Power-Aware Characteristics of Matrix Operations on Multicores

View Article

Journal Information

Published in Applied Artificial Intelligence, 2021

Guruprasad Konnurmath, Satyadhyan Chickerur

The implementation of the proposed methodology on GPUs with the combination of three techniques namely TensorFlow, InterPSS, and DVFS supports the capability of supercomputing with relatively cheaper GPUs and from the results we can analyze that the performance, power efficiency, and power consumption of GPU application kernels are determined by the rate of instruction issues by the GPU cores and the ratio of number of global memory transactions to the total number of computation instructions by GPU memory.

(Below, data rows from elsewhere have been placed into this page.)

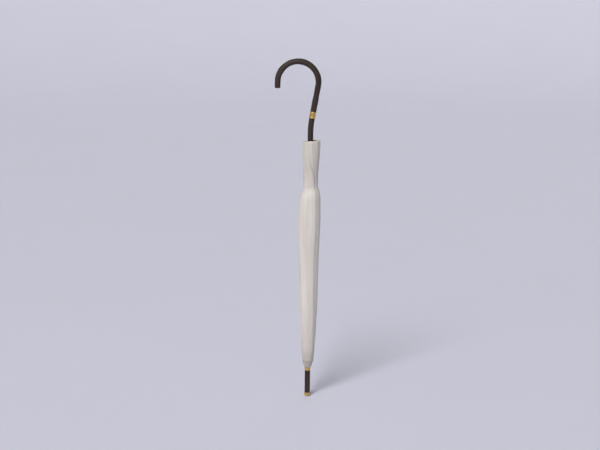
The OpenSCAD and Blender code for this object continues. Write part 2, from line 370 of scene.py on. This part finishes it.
# canopy
panel = {
    "across": 52,
    "up": 176,
    "overlap": 5.0,  # degrees that a panel's crease laps over the next panel
    "flat": 0.5,  # 0 is a round bundle, 1 is flat between the creases
    "clothThickness": 0.5 * mm,
    "hemSlope": 1.2 * mm,
    "hemDip": 0.9 * mm,
    "hemBack": 4.5 * mm,  # how much lower the hem is at the back
    "hemCorner": 2.5 * mm,
    "hemStart": 0.74,  # share of the panel's height at which the hem's shape sets in
    "shoulderLean": 4 * mm,
    "openAngle": 72.0,
    "turn": 45.0,
    # across a panel: place in the grid, share of the cloth's width, share of the strip,
    # and depth below the surface
    "section": [
        (0.00, 0.00, 0.00, 1.0),
        (0.10, 0.07, 0.00, 1.0),
        (0.16, 0.12, 0.06, 1.0),
        (0.24, 0.17, 0.13, 0.0),
        (0.74, 0.80, 1.00, 0.0),
        (0.79, 0.84, 1.02, 0.35),
        (0.83, 0.87, 0.98, 0.9),
        (1.00, 1.00, 0.80, 1.0),
    ],
    "foldDepth": 1.3 * mm,
    "wrapFold": 1.9 * mm,  # depth of the slanting folds in the gathered end
    "tuck": 6.0,  # degrees past its own rib at which the folded-back edge ends
    "seamRise": 1.2 * mm,  # how far the seam stands off its rib
    "lapRise": 2.4 * mm,  # and the folded-back edge
}


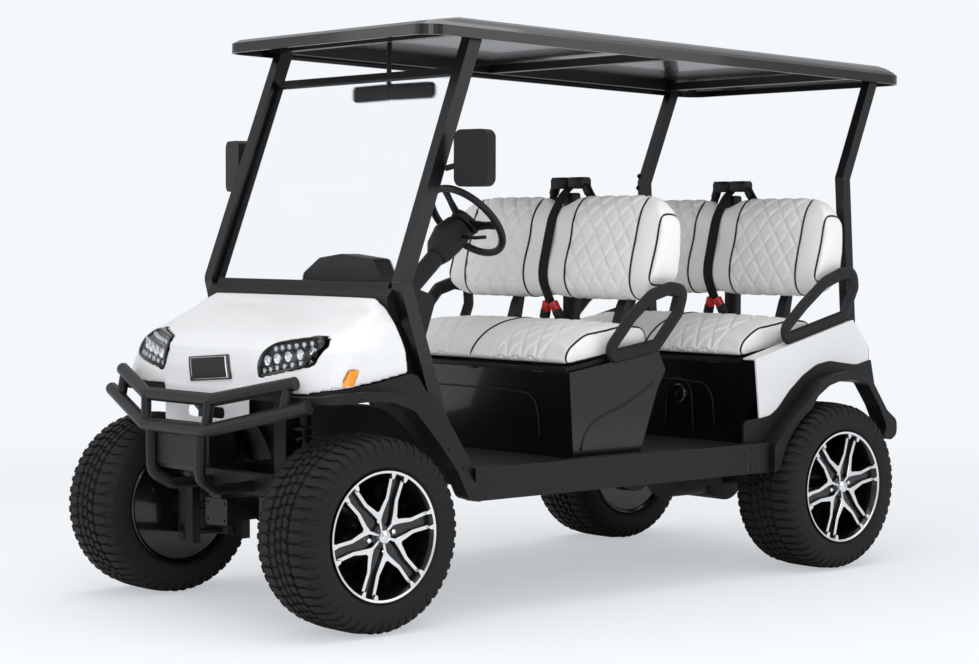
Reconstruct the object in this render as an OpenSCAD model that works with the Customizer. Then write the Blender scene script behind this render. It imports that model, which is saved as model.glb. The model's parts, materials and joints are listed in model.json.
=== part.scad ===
/* [Wheels] */
// Outer radius of a tyre, out to the tips of its lugs
tyre_r = 292; // [286:1:296]
// Width of a tyre
tyre_w = 268; // [250:1:274]
// Height of a tyre's sidewall and tread, from the rim's lip to the lugs' tips
sidewall_h = 96; // [90:1:102]
// Distance between the axles
wheelbase = 2047; // [2000:1:2160]
// Half of the distance between the wheels' middle planes
track_half = 526; // [520:1:532]
// Radius of the wheel spindles
spindle_r = 17; // [14:1:20]

/* [Body] */
// Half width over the fender flares
flare_half_w = 622; // [616:1:630]
// How far the front flares stand out from the white cowl's foot
front_flare_w = 37; // [33:1:42]
// How far the rear flares stand out from the white rear body
rear_flare_w = 60; // [54:1:66]
// Height of the floor above the ground
floor_z = 450; // [442:1:456]
// Thickness of the moulded body panels
panel_t = 6; // [5:1:8]
// Space between a seat base's end and the white rear body's outer side
base_side_w = 62; // [56:1:68]

/* [Seats] */
// Distance between the two rows of seats
seat_pitch = 827; // [810:1:860]
// How far a cushion's end stays inside its base's end
seat_inset = 22; // [20:1:28]
// How far a backrest's end stands out over its base's end
back_overhang = 35; // [30:1:42]
// Thickness of the board under a cushion
pan_t = 14; // [10:1:16]

/* [Roof] */
// Height of the roof's crown above the ground
roof_top_z = 1840; // [1830:1:1860]
// Half width of the roof
roof_half_w = 540; // [536:1:560]
// Depth of the roof's fascia
fascia_h = 44; // [38:1:50]
// Corner radius of the roof
roof_corner_r = 75; // [60:1:90]

/* [Tubes] */
// Radius of the brush guard's tubes
guard_r = 21; // [18:1:23]
// Width of the square roof posts
post_w = 42; // [36:1:46]
// Radius of the hip restraint tubes
hip_r = 17; // [14:1:18]

/* [Hidden] */

$fn = 48;
eps = 0.01;
gap = 0.3;
run_gap = 0.05;
overhang_shift = 77;
front_y = -wheelbase / 2 - overhang_shift;
rear_y = wheelbase / 2 - overhang_shift;
axle_z = tyre_r;
rim_r = tyre_r - sidewall_h;
cowl_half_w = flare_half_w - front_flare_w;
rear_half_w = flare_half_w - rear_flare_w;
sill_half_w = flare_half_w - 22;
base_half_w = rear_half_w - base_side_w;
seat_half_w = base_half_w - seat_inset;
back_half_w = base_half_w + back_overhang;

post_foot = [524, front_y + 322, 560];
post_kink = [497, front_y + 188, 1023];
post_top = [491, front_y + 480, 1800];
post_d = 46;
glass_x = 456;
glass_t = 5;
glass_foot = [front_y + 178, 1010];
glass_head = [front_y + 430, 1676];
shelf_z = 694;

black = [0.09, 0.09, 0.1];
soft_black = [0.05, 0.05, 0.055];
white = [0.93, 0.93, 0.94];
silver = [0.75, 0.76, 0.78];
leather = [0.9, 0.89, 0.87];
steel = [0.35, 0.36, 0.38];
clear = [0.8, 0.88, 0.92, 0.4];

// Vectors

function unit(v) = v / norm(v);
function mix(a, b, t) = a + (b - a) * t;
function turn(a, b) = acos(min(1, max(-1, unit(a) * unit(b))));
function arc(c, r, a0, a1, n) = [for (i = [0:n]) let (a = a0 + (a1 - a0) * i / n)
    c + r * [cos(a), sin(a)]];

// Places the children's local X, Y and Z along three perpendicular unit vectors

module placed(o, ex, ey, ez)
    multmatrix([[ex[0], ey[0], ez[0], o[0]], [ex[1], ey[1], ez[1], o[1]],
        [ex[2], ey[2], ez[2], o[2]], [0, 0, 0, 1]]) children();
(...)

The proposed methodology is tested for dense matrices up to 512 by 512 size against the high powers of up to 256 that show reasonable tremendous improvement in execution speed around 15%. TensorFlow’s flexible dataflow architecture allows power users to achieve excellent performance and supports automatic GPU placement, GPU kernels fusion, efficient GPU memory management, and scheduling that can be considered as a better alternative machine learning technique for power optimization and speedy execution. Also, the proposed approach includes many architectural performance benefits confined to Nvidia GTX series GPUs. Also, pooling of DVFS technique with TensorFlow engine and InterPSS allows reasonable saving of energy in a more optimized way as compared with other energy saving mechanisms. The combined methodology can be further extended for future research work in designing energy efficient Green GPUs and implemented for different GPU architectures.